Once you realize that Michelle Sjolander isn’t stamping her own name, and that dozens of stamps with her signature exist, what do you think the chances are that someone from the company for whom she works/worked stamped her signature on the original Notes, as opposed to someone from the company prosecuting the foreclosure case?

Personally, I’m convinced that banks often fail to obtain an endorsement from the bank that “transferred” the “original” Note to them, and merely stamp the Note so it looks like they got an endorsement.  Using my example, above, instead of Bank of America getting someone from U.S. Bank to endorse the Note, Bank of America merely stamps an endorsement on the Note itself.

This may well be the next big wave of foreclosure defense.  The argument?
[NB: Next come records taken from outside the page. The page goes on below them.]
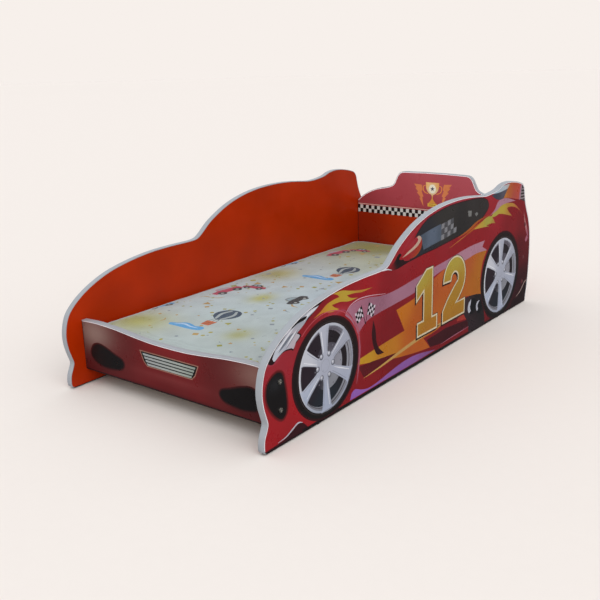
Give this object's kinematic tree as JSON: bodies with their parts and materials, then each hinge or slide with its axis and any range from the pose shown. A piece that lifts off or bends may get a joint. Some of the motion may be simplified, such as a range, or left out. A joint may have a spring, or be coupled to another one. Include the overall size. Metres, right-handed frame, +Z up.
{
  "type": "toddler bed",
  "caption": "Low toddler bed of laminated boards: racing-car side panels, head and foot boards, a slatted base and a lift-out foam mattress.",
  "frame": {"origin": "on the floor, midway between the side panels and midway from nose to tail", "axes": "+X to the right-hand side panel, seen from the foot; +Y from the foot (the car's nose) to the head; +Z up"},
  "size_m": [0.751, 1.562, 0.48],
  "materials": {
    "laminated_board": "satin",
    "printed_film": "gloss",
    "edge_banding": "satin",
    "pine": "matte",
    "slat_wood": "matte",
    "zinc_steel": "satin",
    "nickel_steel": "gloss",
    "cap_film": "satin",
    "glide_plastic": "matte",
    "foam": "matte",
    "printed_cloth": "matte",
    "zip_tape": "matte"
  },
  "bodies": {
    "frame": {"side_panel_right": "laminated_board", "side_panel_left": "laminated_board", "side_film_right": "printed_film", "side_film_left": "printed_film", "side_edging_right": "edge_banding", "side_edging_left": "edge_banding", "headboard": "laminated_board", "headboard_film": "printed_film", "headboard_edging": "edge_banding", "footboard": "laminated_board", "footboard_film": "printed_film", "footboard_edging": "edge_banding", "rail_right": "pine", "rail_left": "pine", "rail_screws": "zinc_steel", "slat_01": "slat_wood", "slat_02": "slat_wood", "slat_03": "slat_wood", "slat_04": "slat_wood", "slat_05": "slat_wood", "slat_06": "slat_wood", "slat_07": "slat_wood", "slat_08": "slat_wood", "slat_09": "slat_wood", "slat_10": "slat_wood", "slat_11": "slat_wood", "slat_12": "slat_wood", "slat_13": "slat_wood", "slat_screws": "zinc_steel", "panel_bolts": "nickel_steel", "barrel_nuts": "zinc_steel", "bolt_caps": "cap_film", "glides": "glide_plastic", "glide_nails": "zinc_steel"},
    "mattress": {"mattress_foam": "foam", "mattress_cover": "printed_cloth", "cover_zip": "zip_tape", "zip_slider": "nickel_steel"}
  },
  "joints": [
    {"name": "mattress_lift", "type": "slide", "parent": "frame", "child": "mattress", "axis": [0, 0, 1], "range_m": [0, 0.5]}
  ]
}
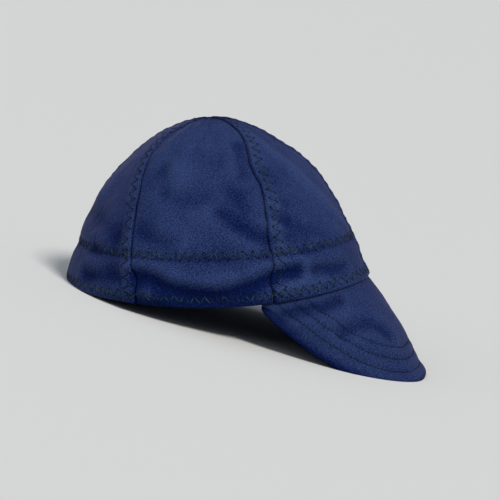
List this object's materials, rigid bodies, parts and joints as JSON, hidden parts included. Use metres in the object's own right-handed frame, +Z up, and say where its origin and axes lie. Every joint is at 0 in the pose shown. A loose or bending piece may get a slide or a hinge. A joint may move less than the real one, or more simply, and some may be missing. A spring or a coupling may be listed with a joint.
{
  "type": "welding cap",
  "caption": "Soft cotton welding cap with a round sewn crown, a head band and a short turned-down peak.",
  "frame": {"origin": "middle of the box round the cap, on the surface it rests on", "axes": "+X forward to the peak, +Y to the wearer's left, +Z up from the surface; the cap leans back on its rim and peak"},
  "size_m": [0.2566, 0.1696, 0.1353],
  "materials": {
    "crown": "navy cotton twill",
    "band": "navy cotton twill",
    "peak": "navy cotton twill"
  },
  "bodies": {
    "root": {"gore_front_left": "crown", "gore_side_left": "crown", "gore_back_left": "crown", "gore_back_right": "crown", "gore_side_right": "crown", "gore_front_right": "crown", "head_band": "band", "peak_top_ply": "peak", "peak_under_ply": "peak"}
  },
  "joints": []
}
“Yes, judge, I see the note is endorsed in blank.  But the endorsement is not self-authenticating when we have reason to believe it was not signed by the purported endorser, but that the alleged endorsement was stamped by the plaintiff itself.”

It’s really no different than if I started stamping “Pay to the Order of Stopa Law Firm” on a bunch of Notes, signed them, and foreclosed.  Nobody would think that is okay, so why is it overlooked if it’s done by banks?